SUPPLIED MATERIAL -
^^^^^^^^

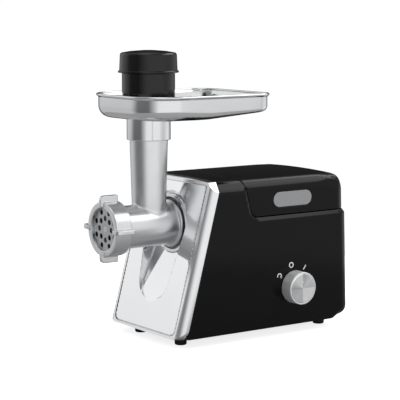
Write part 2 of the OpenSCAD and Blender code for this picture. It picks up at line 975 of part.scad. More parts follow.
module brush_holders() {
    color("#c9a54a") in_frame() for (side = [-1, 1]) {
        difference() {
            block([side * 22 - 10, 240, motor_z - 5], [side * 22 + 10, 251, motor_z + 5]);
            block([side * 22 - 11, 242, motor_z - 3], [side * 22 + 11, 249, motor_z + 3]);
        }
    }
}

module carbon_brushes() {
    color("#303030") in_frame() for (side = [-1, 1]) {
        block([side * 20 - 9, 242.1, motor_z - 2.9], [side * 20 + 9, 248.9, motor_z + 2.9]);
    }
}

module motor_bolts() {
    color("#8a8a8a") in_frame() for (side = [-1, 1]) {
        rod_y(bolt_axis(side), 2, stack_y - 12.1, stack_len + 16);
        rod_y(bolt_axis(side), 3.8, stack_end + 0.1, 3);
    }
}

module motor_cushion() {
    color("#1a1a1a") in_frame()
        block([-20, rear_plate_y - 3, base_top], [20, rear_plate_y, motor_z - 14]);
}

// ---------------------------------------------------------------- grinding head

module head_casting() {
    tube_low = axis_z + 10;
    draft = (tube_top_r - tube_low_r) / (240 - tube_low_z);
    color("#c7c9cb") in_frame() difference() {
        union() {
            rod_y(hub_axis, barrel_r, 19, flange_y[0] - 18.5);
            rod_y(hub_axis, thread_r, plate_y + 2, 20 - plate_y - 2);
            rod_y(hub_axis, flange_r, flange_y[0], flange_y[1] - flange_y[0]);
            // Thread turns
            for (i = [0 : 2]) {
                rod_y(hub_axis, thread_r + 0.15, 9 + i * 3.5, 1.2);
            }
            rod_y(hub_axis, 26, flange_y[1] - 0.1, spigot_y - flange_y[1] + 0.1);
            // Bayonet lugs
            for (a = [30, 150, 270]) {
                translate([0, 0, axis_z]) rotate([0, a, 0])
                    block([-5, flange_y[1] + 1.5, 20], [5, spigot_y, 30.5]);
            }
            // Feed tube, slightly wider at the top
            translate([0, feed_y, tube_low])
                cylinder(r1 = tube_low_r - draft * (tube_low_z - tube_low), r2 = tube_top_r,
                         h = 240 - tube_low);
            translate([0, feed_y, 240]) cylinder(r = tube_top_r, h = tube_top - 240);
            // Thickened foot of the tube
            translate([0, feed_y, tube_low]) cylinder(r1 = 24.5, r2 = tube_low_r, h = 22);
        }
        rod_y(hub_axis, bore_r, 0, 88.4);
        rod_y(hub_axis, chamber_r, 0, auger_y[0] + 0.4);
        rod_y(hub_axis, plate_r + 0.1, 0, plate_back);
        rod_y(hub_axis, 12, 80, 40);
        rod_y(hub_axis, 21, 96, 20);
        translate([0, feed_y, axis_z]) cylinder(r = feed_bore_r, h = 200);
    }
}

module rear_bush() {
    color("#e9e4d8") in_frame() sleeve_y(hub_axis, 11.95, shaft_r + fit_gap, 88, 7.9);
}

// Screw with one flight that turns about the axis
module auger() {
    length = auger_y[1] - auger_y[0];
    turns = 2.5;
    color("#b5b8ba") in_frame() translate([0, auger_y[0], axis_z]) rotate([-90, 0, 0])
        linear_extrude(length, twist = 360 * turns, slices = 40, $fn = 16) {
            circle(r = auger_core_r);
            polygon([[0, 0], [auger_r * cos(10), -auger_r * sin(10)], [auger_r, 0],
                     [auger_r * cos(10), auger_r * sin(10)]]);
        }
}

module auger_shaft() {
    color("#9fa3a6") in_frame() {
        rod_y(hub_axis, shaft_r, auger_y[1], hex_y - auger_y[1]);
        translate([0, 0, axis_z]) along_y(hex_y, hex_end - hex_y - 0.4) circle(r = hex_r, $fn = 6);
        rod_y(hub_axis, auger_core_r, auger_y[1], 1.8);
    }
}

module blade_stud() {
    color("#aeb1b4") in_frame() {
        block([-4.5, plate_back + 0.2, axis_z - 4.5], [4.5, auger_y[0], axis_z + 4.5]);
        rod_y(hub_axis, stud_r, plate_y, plate_t + 0.3);
    }
}

module cutting_blade() {
    color("#d3d5d7") in_frame() difference() {
        union() {
            rod_y(hub_axis, 9, plate_back + 0.2, blade_t);
            for (i = [0 : 3]) {
                translate([0, 0, axis_z]) rotate([0, i * 90, 0]) translate([-3.5, 0, 0])
                    block([0, plate_back + 0.2, 0], [8, plate_back + 0.2 + blade_t, 24]);
            }
        }
        block([-4.55, 0, axis_z - 4.55], [4.55, 40, axis_z + 4.55]);
    }
}

module grinding_plate() {
    hole_r = 3.1;
    color("#a9adb0") in_frame() difference() {
        rod_y(hub_axis, plate_r, plate_y, plate_t);
        rod_y(hub_axis, stud_r + fit_gap, 0, 20);
        for (i = [0 : 7]) {
            rod_y(along(hub_axis, 12.7, i * 45), hole_r, 0, 20);
            rod_y(along(hub_axis, 20.8, i * 45 + 22.5), hole_r, 0, 20);
        }
    }
}

module ring_nut() {
    lug_w = 5.5;
    lug_r = 39.5;
    mouth_r = 25;
    color("#c2c4c6") in_frame() difference() {
        union() {
            rotate_y_at(hub_axis) rotate_extrude() polygon([
                [0, 0], [nut_r - 1.5, 0], [nut_r, 1.5], [nut_r, nut_len - 1],
                [nut_r - 1, nut_len], [0, nut_len]
            ]);
            // Lugs that run over the face and back along the side
            for (i = [0 : 3]) {
                translate([0, 0, axis_z]) rotate([0, i * 90, 0]) across(lug_w) polygon([
                    [-rib_out, mouth_r + 1.5], [-rib_out, lug_r - 5], [-0.5, lug_r - 0.8],
                    [0.8, lug_r], [nut_len - 1, lug_r], [nut_len - 1, nut_r - 3], [1, nut_r - 3],
                    [1, mouth_r + 1.5]
                ]);
            }
        }
        rod_y(hub_axis, mouth_r, -1, 40);
        rotate_y_at(hub_axis) translate([0, 0, -0.01])
            cylinder(r1 = mouth_r + 1, r2 = mouth_r, h = 1);
        rod_y(hub_axis, thread_r + 0.45, lip_t, 40);
    }
}

// ---------------------------------------------------------------- tray and pusher

// Outline of the tray, inset all round, with wider corners at the front
module tray_outline(inset) {
    half = tray_w / 2 - inset;
    front_r = tray_front_r - inset;
    rear_r = tray_rear_r - inset;
    hull() for (side = [-1, 1]) {
        translate([side * (half - front_r), tray_y0 + inset + front_r]) circle(r = front_r);
        translate([side * (half - rear_r), tray_y1 - inset - rear_r]) circle(r = rear_r);
    }
}

// Pan of the tray, drawn in on all sides by t and raised by t
module pan_form(t) {
    lip = 2.5;
    half = tray_w / 2 - lip - t;
    y0 = tray_y0 + lip + t;
    y1 = tray_y1 - lip - t;
    bevel = 8;
    top = rim_z + 1;
    intersection() {
        translate([0, 0, floor_z - 1]) linear_extrude(top - floor_z + 1) tray_outline(lip + t);
        across(tray_w) polygon([
            [y0, top], [y0, floor_z + bevel + t], [y0 + bevel, floor_z + t],
            [slope_y, floor_z + t], [y1 - bevel, floor_rear_z + t],
            [y1, floor_rear_z + 5 + t], [y1, top]
        ]);
        along_y(0, 260) polygon([
            [-half, top], [-half, floor_z + bevel + 2 + t], [-half + bevel, floor_z + t - 1],
            [half - bevel, floor_z + t - 1], [half, floor_z + bevel + 2 + t], [half, top]
        ]);
    }
}

module feed_tray() {
    color("#c6c8ca") in_frame() difference() {
        union() {
            intersection() {
                pan_form(0);
                block([-100, 0, 200], [100, 300, rim_z]);
            }
            translate([0, 0, rim_z - 2.4]) linear_extrude(2.4) tray_outline(0);
        }
        pan_form(tray_t);
        translate([0, feed_y, 200]) cylinder(r = feed_bore_r + 0.4, h = 100);
    }
}

// Rolled collar under the tray that sits over the feed tube
module tray_collar() {
    color("#c0c2c4") in_frame() translate([0, feed_y, sleeve_low]) difference() {
        cylinder(r = sleeve_r, h = floor_z - sleeve_low);
        translate([0, 0, -1]) cylinder(r = tube_top_r + slack, h = 60);
    }
}

module pusher() {
    neck_top = 330;
    color("#101010") in_frame() translate([0, feed_y, 0]) rotate_extrude() polygon([
        [0, stem_low], [stem_r - 1.5, stem_low], [stem_r, stem_low + 1.5], [stem_r, cup_low],
        [pusher_r - 1, cup_low], [pusher_r, cup_low + 1], [pusher_r, cap_low - 0.3],
        [neck_r, cap_low - 0.3], [neck_r, neck_top], [neck_r - 2.2, neck_top],
        [neck_r - 2.2, cup_low + 2.5], [stem_r - 2.5, cup_low + 2.5],
        [stem_r - 2.5, stem_low + 2.5], [0, stem_low + 2.5]
    ]);
}

module pusher_cap() {
    ring_r = pusher_r + 4.5;
    wide_r = pusher_r + 3.1;
    narrow_r = pusher_r + 2.1;
    in_r = neck_r + slack;
    color("#0d0d0d") in_frame() translate([0, feed_y, 0]) rotate_extrude() polygon([
        [in_r, cap_low], [ring_r - 0.5, cap_low], [ring_r, cap_low + 0.5], [ring_r, cap_low + 1.8],
        [ring_r - 0.5, cap_low + 2.3], [wide_r, cap_low + 2.3], [narrow_r, pusher_top - 6],
        [narrow_r - 0.8, pusher_top - 4], [narrow_r - 2.6, pusher_top - 2.9],
        [narrow_r - 12, pusher_top - 1.2], [0, pusher_top],
        [0, pusher_top - 3], [in_r, pusher_top - 5]
    ]);
}

// ---------------------------------------------------------------- drawing

base_plate();
main_shell();
front_bezel();
front_panel();
socket_ring();
release_button();
release_spring();
storage_tray();
storage_cover();
grip_plate_right();
grip_plate_left();
rotary_switch();
control_knob();
knob_disc();
switch_shaft();
control_board();
filter_capacitor();
cord_gland();
foot_front_right();
foot_front_left();
foot_rear_right();
foot_rear_left();
foot_screws();
housing_screws();
gearbox_housing();
gearbox_cover();
gearbox_screws();
hub_bearing();
hub_seal();
first_axle();
second_axle();
first_gear();
second_gear();
output_gear();
drive_hub();
motor_shaft();
rotor_core();
commutator();
cooling_fan();
stator_core();
field_coils();
front_bearing();
rear_bearing();
motor_bracket();
brush_holders();
carbon_brushes();
motor_bolts();
motor_cushion();
head_casting();
rear_bush();
auger();
auger_shaft();
blade_stud();
cutting_blade();
grinding_plate();
ring_nut();
feed_tray();
tray_collar();
pusher();
pusher_cap();
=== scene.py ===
"""Looks of an electric meat grinder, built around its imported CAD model.

Inside the shape functions, lengths are millimetres in the grinder's own layout: X = 0 on the
mid-plane, Y = 0 on the face of the ring nut with +Y to the rear, and Z = 0 on the table.
"""

import json
import math

import bmesh
import bpy
import numpy as np
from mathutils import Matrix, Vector


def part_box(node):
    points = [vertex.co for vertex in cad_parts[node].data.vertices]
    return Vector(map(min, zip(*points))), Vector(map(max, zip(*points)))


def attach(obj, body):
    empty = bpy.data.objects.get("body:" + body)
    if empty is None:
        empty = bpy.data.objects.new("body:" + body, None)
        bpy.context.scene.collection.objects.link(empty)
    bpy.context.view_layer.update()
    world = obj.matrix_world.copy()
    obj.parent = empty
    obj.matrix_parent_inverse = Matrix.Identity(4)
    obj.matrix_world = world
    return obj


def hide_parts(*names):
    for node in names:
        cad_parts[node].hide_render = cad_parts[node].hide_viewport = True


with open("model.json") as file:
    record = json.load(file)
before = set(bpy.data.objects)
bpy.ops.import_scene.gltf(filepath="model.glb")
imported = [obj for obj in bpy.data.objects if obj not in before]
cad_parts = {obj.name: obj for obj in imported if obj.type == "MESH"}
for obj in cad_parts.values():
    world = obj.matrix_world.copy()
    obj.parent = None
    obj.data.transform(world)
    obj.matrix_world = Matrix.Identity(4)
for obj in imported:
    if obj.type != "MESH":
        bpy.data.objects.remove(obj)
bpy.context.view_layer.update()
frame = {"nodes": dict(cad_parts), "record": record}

MM = 0.001
SLOT_OF = {part["node"]: part["material_slot"] for part in frame["record"]["subparts"]}
BODY_OF = {n: b for b, members in frame["record"]["behaviour"]["bodies"].items() for n in members}

# ------------------------ sizes read from the frame

PLATE_SETBACK = 4.1
shell_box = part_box("main_shell")
ORIGIN = np.array([
    (shell_box[0].x + shell_box[1].x) / 2 / MM,
    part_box("grinding_plate")[0].y / MM - PLATE_SETBACK,
    0.0,
])


def limits(node):
    """Lowest and highest corner of a CAD node in the grinder's own layout, in millimetres."""
    low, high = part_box(node)
    return np.array(low) / MM - ORIGIN, np.array(high) / MM - ORIGIN


shell_low, shell_high = limits("main_shell")
cover_low, cover_high = limits("storage_cover")
bezel_low, _ = limits("front_bezel")
plate_low, plate_high = limits("grinding_plate")
nut_low, nut_high = limits("ring_nut")
head_low, head_high = limits("head_casting")
tray_low, tray_high = limits("feed_tray")
collar_low, collar_high = limits("tray_collar")
pusher_low, pusher_high = limits("pusher")
cap_low, cap_high = limits("pusher_cap")
knob_low, knob_high = limits("control_knob")
disc_low, disc_high = limits("knob_disc")

HALF_WIDTH = shell_high[0]
TOP = shell_high[2]
LOW = shell_low[2]
AXIS_Z = (plate_low[2] + plate_high[2]) / 2
FEED_Y = (pusher_low[1] + pusher_high[1]) / 2
KNOB_Y, KNOB_Z = (knob_low[1:] + knob_high[1:]) / 2

# Lean of the front panel and draft of the rear wall
LEAN = math.radians(15)
DRAFT = math.radians(2)

# Feet of the sloping faces: panel and rear wall at Z = 0, and the cover's front at COVER_Z
BEZEL_DEPTH = 11.5
PANEL_FOOT = bezel_low[1] - bezel_low[2] * math.tan(LEAN)
REAR_FOOT = shell_high[1] + LOW * math.tan(DRAFT)
COVER_Z = cover_low[2]
COVER_FOOT = 161.7
COVER_INSET = HALF_WIDTH - cover_high[0]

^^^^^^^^

WHAT NEEDS TO BE DONE -
In the listing above, find the line with "brush_holders();" and the line with "bpy.context.scene.collection.objects.link(empty)". Output those two lines and every line between them, exactly as written.

ANSWER TO THE EXERCISE -
brush_holders();
carbon_brushes();
motor_bolts();
motor_cushion();
head_casting();
rear_bush();
auger();
auger_shaft();
blade_stud();
cutting_blade();
grinding_plate();
ring_nut();
feed_tray();
tray_collar();
pusher();
pusher_cap();
=== scene.py ===
"""Looks of an electric meat grinder, built around its imported CAD model.

Inside the shape functions, lengths are millimetres in the grinder's own layout: X = 0 on the
mid-plane, Y = 0 on the face of the ring nut with +Y to the rear, and Z = 0 on the table.
"""

import json
import math

import bmesh
import bpy
import numpy as np
from mathutils import Matrix, Vector


def part_box(node):
    points = [vertex.co for vertex in cad_parts[node].data.vertices]
    return Vector(map(min, zip(*points))), Vector(map(max, zip(*points)))


def attach(obj, body):
    empty = bpy.data.objects.get("body:" + body)
    if empty is None:
        empty = bpy.data.objects.new("body:" + body, None)
        bpy.context.scene.collection.objects.link(empty)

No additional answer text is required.